EMERSON, N.J. – Ten-year-old Ben Danenza and his 7-year-old brother, John, led Emerson Police Officer Brendan Rizza up and down the aisles at Toys “R” Us in Paramus on Thursday.
Rizza pushed their blue cart and made suggestions as the brothers looked for the best -- and most -- toys they could buy for $150.
“I think these guys are a little too worried about the money. They’ve got to just have fun,” Rizza said. “They’re picky shoppers. They want to make sure they get something they really like, which is good.”
After 45 minutes, the smiling officer took a quick inventory of the cart's contents: a nerf gun, a video game, a LEGO set.
Along with the boys’ parents, Michael and Elizabeth Danenza, they were one of three groups of kids who won a “Shop with a Cop” shopping spree.
The three $150 prizes were funded through a beefsteak dinner sponsored by the borough’s Memorial Elementary School PTA.
Emerson Police Chief Donald Rossi came up with the idea last year after seeing a story about police officers in Michigan shopping with deprived children.
“Every year the PTA raffles off police chief for a day, fire chief for a day, mayor for a day,” Rossi said. “I thought this would be something nice, so I offered it to the PTA, too. We have the funds through our community policing account.”
Last year, the officers took out three children. It was so much fun, Rossi said, that the department decided to do it again.

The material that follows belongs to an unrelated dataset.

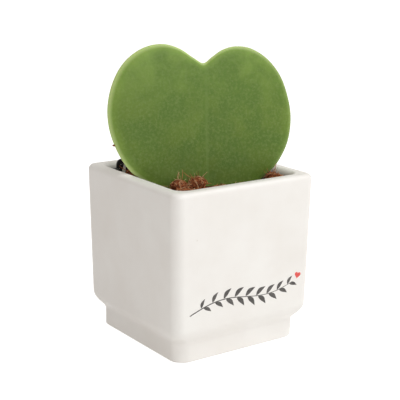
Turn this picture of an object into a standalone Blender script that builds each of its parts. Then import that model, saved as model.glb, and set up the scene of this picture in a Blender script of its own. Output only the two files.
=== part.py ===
"""Potted hoya: a heart-shaped leaf rooted in coir, in a plastic grow pot inside a square ceramic pot.

The frame stands on the underside of the ceramic pot, on the pot's vertical centre line, with +Z up.
The pot's front face looks along -Y. Lengths are in metres. Each named object is one physical piece.
"""
import math

import bmesh
import bpy
from mathutils import Matrix, Vector, noise

MM = 0.001
GAP = 0.3 * MM               # air kept between pieces that touch on the real object

# Ceramic pot, half-widths measured square to a face
POT_HEIGHT = 81.6 * MM
POT_RIM_HALF = 40.0 * MM
POT_BODY_HALF = 38.9 * MM
POT_FOOT_HALF = 35.0 * MM
POT_CORNER = 5.3 * MM
POT_FOOT_CORNER = 7.3 * MM
POT_FOOT_TOP = 8.2 * MM      # where the foot's upright side ends
POT_HOLLOW_RADIUS = 4.5 * MM
POT_SHOULDER_RADIUS = 8.4 * MM
POT_SHOULDER_SLOPE = 39.0    # degrees from upright, where hollow and shoulder meet
POT_LIP_OUTER = 2.6 * MM
POT_LIP_INNER = 2.5 * MM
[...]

“This is another example of something special we do in Emerson,” Rossi said, adding that his department also offers a DARE program, a picnic for the sixth-grade safety patrol, a cop campout, an open house, and a pasta night for seniors.
The other two groups of shoppers Thursday were: Officer George Featherstone and 8-year-old Keira Decker, who wanted to make sure she spent some of her money on gifts for other people, and Det. Ryan Sokerka, who shopped with Nick Milo, 8, and his sister, Danielle, 5.
“This is nice because the officers interact with the kids so well,” said Amy Milo, the children’s mother. “Since the kids get to know the police officers, they won’t be afraid to go to one if they need help.”
Plus, she said, her children were learning to share since they had to split $150 worth of toys between them.
Sokerka took stock of what his group had chosen: a Judy’s Police Cruiser from Zootopia and a Stats Blast nerf gun.
“It’s great to give back to the community,” he said. “It’s great just seeing the smiles on the kids’ faces.”